--- start ---
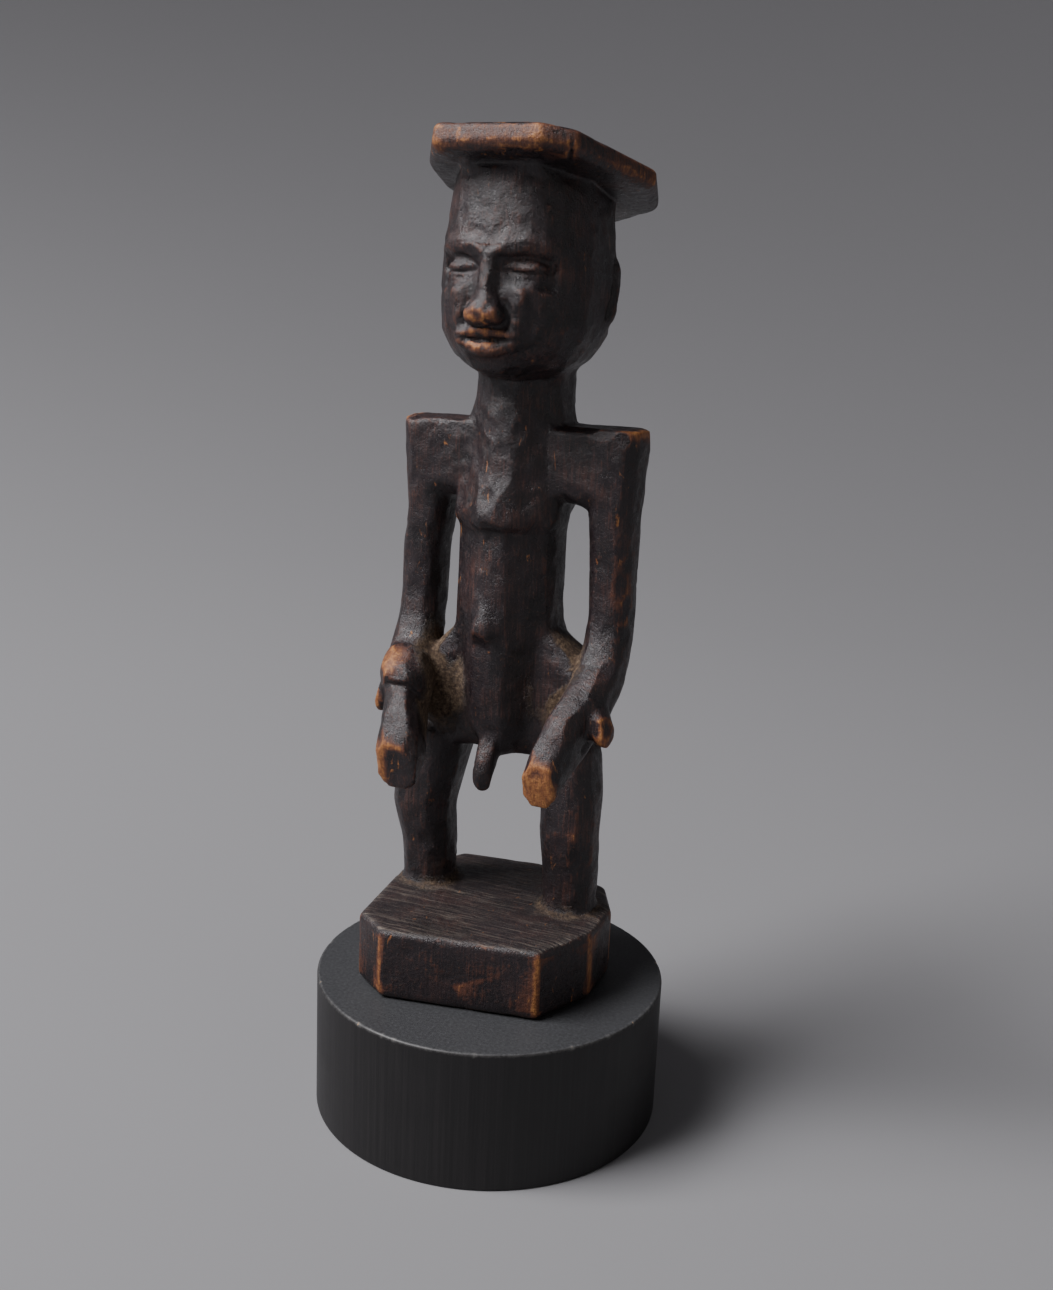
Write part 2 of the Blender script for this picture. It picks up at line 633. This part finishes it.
def cut_bore(target, x, radius, bottom, top):
    """Cuts an upright round hole."""
    form = bmesh.new()
    bmesh.ops.create_cone(form, cap_ends=True, segments=48, radius1=radius * MM, radius2=radius * MM,
                          depth=(top - bottom) * MM)
    bmesh.ops.translate(form, vec=place(x, 0, (top + bottom) / 2), verts=form.verts)
    mesh = bpy.data.meshes.new("bore")
    form.to_mesh(mesh)
    form.free()
    cutter = add_mesh_object("bore", mesh)
    step = target.modifiers.new("bore", "BOOLEAN")
    step.operation = "DIFFERENCE"
    step.object = cutter
    cut = applied(target)
    target.modifiers.remove(step)
    target.data = cut
    bpy.data.objects.remove(cutter, do_unlink=True)


# ---------------------------------------------------------------- materials


def new_material(name):
    """An empty material with a Principled shader, and that shader."""
    made = bpy.data.materials.new(name)
    made.use_nodes = True
    made.node_tree.nodes.clear()
    shader = add(made, "ShaderNodeBsdfPrincipled")
    add(made, "ShaderNodeOutputMaterial", {"Surface": shader.outputs[0]})
    return made, shader


def add(material, kind, inputs=None, **settings):
    """Adds a node. inputs gives each socket a value, or another node's socket to follow."""
    node = material.node_tree.nodes.new(kind)
    for name, value in settings.items():
        setattr(node, name, value)
    for socket, value in (inputs or {}).items():
        if isinstance(value, bpy.types.NodeSocket):
            material.node_tree.links.new(value, node.inputs[socket])
        else:
            node.inputs[socket].default_value = linear(value) if isinstance(value, str) else value
    return node


def per_mm(size):
    """A pattern's scale, in repeats per metre, from the real size of one repeat in millimetres."""
    return 1.0 / (size * MM)


def object_place(material):
    return add(material, "ShaderNodeTexCoord").outputs["Object"]


def stored(material, name):
    """A value that was stored on the mesh's points."""
    return add(material, "ShaderNodeAttribute", attribute_name=name).outputs["Fac"]


def long_grained(material, where, width, depth, height, turn=0.0):
    """Coordinates in which one unit is the given real size in millimetres along each direction."""
    scale = (per_mm(width), per_mm(depth), per_mm(height))
    inputs = {"Vector": where, "Rotation": (0.0, 0.0, turn), "Scale": scale}
    return add(material, "ShaderNodeMapping", inputs).outputs[0]


def noise(material, where, size, detail, roughness=0.5, distortion=0.0):
    """A noise of the given size in millimetres, or of one unit where size is None."""
    scale = per_mm(size) if size else 1.0
    inputs = {"Vector": where, "Scale": scale, "Detail": detail, "Roughness": roughness,
              "Distortion": distortion}
    return add(material, "ShaderNodeTexNoise", inputs).outputs[0]


def ranged(material, value, low, high, to_low=0.0, to_high=1.0):
    """The value stretched so that low to high becomes to_low to to_high, and held there."""
    inputs = {0: value, 1: low, 2: high, 3: to_low, 4: to_high}
    return add(material, "ShaderNodeMapRange", inputs).outputs[0]


def product(material, one, other):
    return add(material, "ShaderNodeMath", {0: one, 1: other}, operation="MULTIPLY").outputs[0]


def product_plus(material, value, factor, added):
    inputs = {0: value, 1: factor, 2: added}
    return add(material, "ShaderNodeMath", inputs, operation="MULTIPLY_ADD").outputs[0]


def mixed(material, share, under, over, blend="MIX"):
    """The colour under, covered by the colour over as far as share says."""
    inputs = {0: share, 6: under, 7: over}
    return add(material, "ShaderNodeMix", inputs, data_type="RGBA", blend_type=blend).outputs[2]


def blended(material, share, under, over):
    """mixed, for plain values."""
    return add(material, "ShaderNodeMix", {0: share, 2: under, 3: over}, data_type="FLOAT").outputs[0]


def coloured(material, value, *stops):
    """The value turned into a colour by (position, colour) stops."""
    node = add(material, "ShaderNodeValToRGB", {0: value})
    elements = node.color_ramp.elements
    while len(elements) < len(stops):
        elements.new(0.5)
    for element, (position, colour) in zip(elements, stops):
        element.position = position
        element.color = linear(colour)
    return node.outputs[0]


def bumped(material, height, strength, depth, under=None):
    """A relief of the given depth in millimetres, over another relief if there is one."""
    inputs = {"Height": height, "Strength": strength, "Distance": depth * MM}
    if under:
        inputs["Normal"] = under
    return add(material, "ShaderNodeBump", inputs).outputs[0]


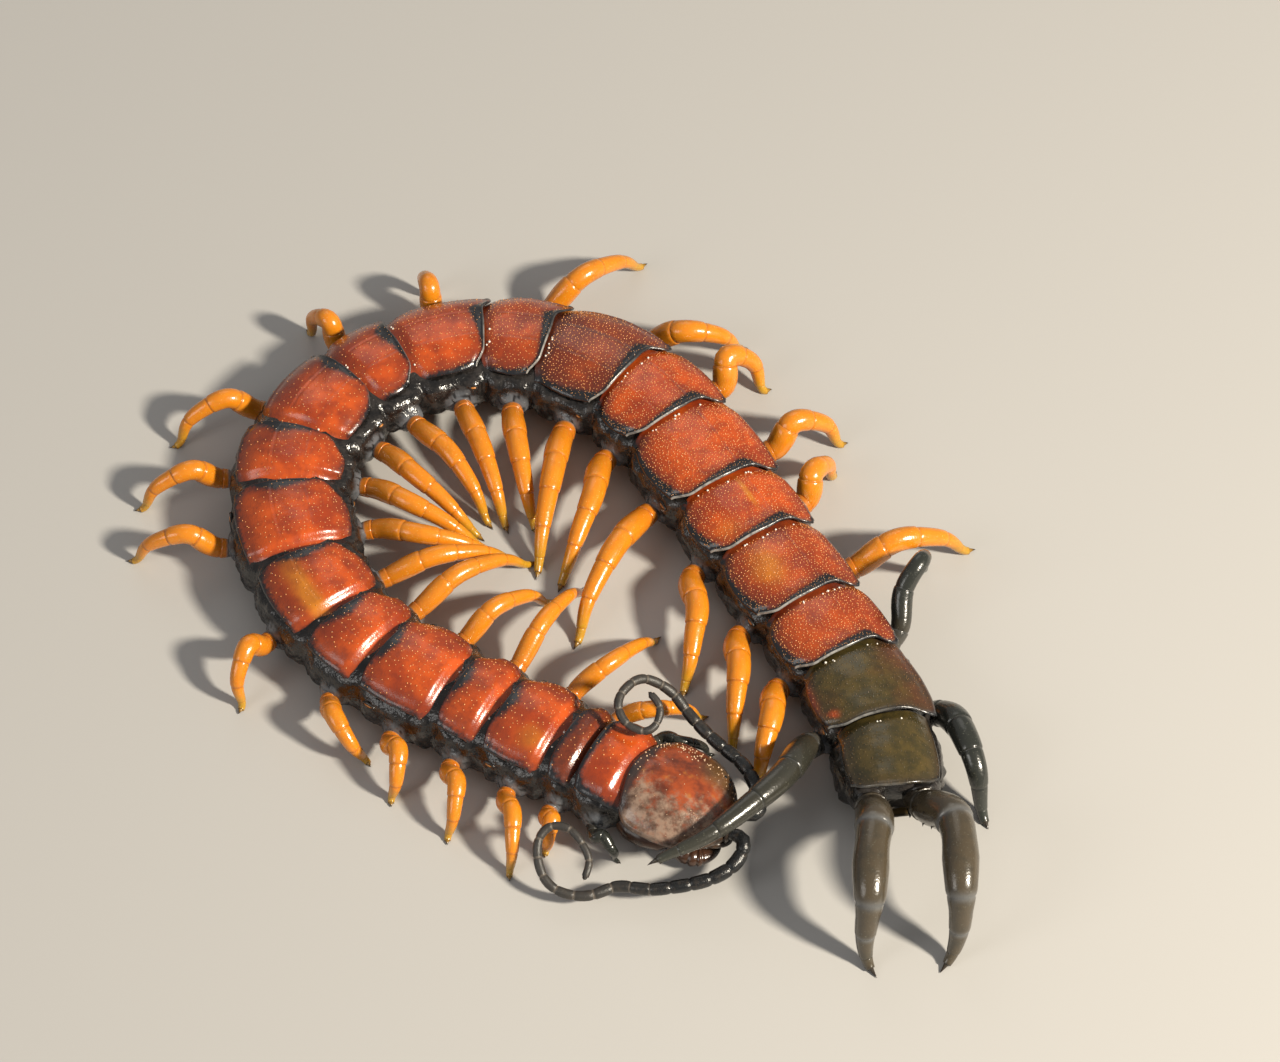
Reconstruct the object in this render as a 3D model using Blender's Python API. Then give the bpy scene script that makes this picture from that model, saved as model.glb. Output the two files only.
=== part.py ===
--- end ---
What you will do -
Repeat only the lines from the one holding "Reconstruct the object" through the last line of the data.

Response for this exercise -
Reconstruct the object in this render as a 3D model using Blender's Python API. Then give the bpy scene script that makes this picture from that model, saved as model.glb. Output the two files only.
=== part.py ===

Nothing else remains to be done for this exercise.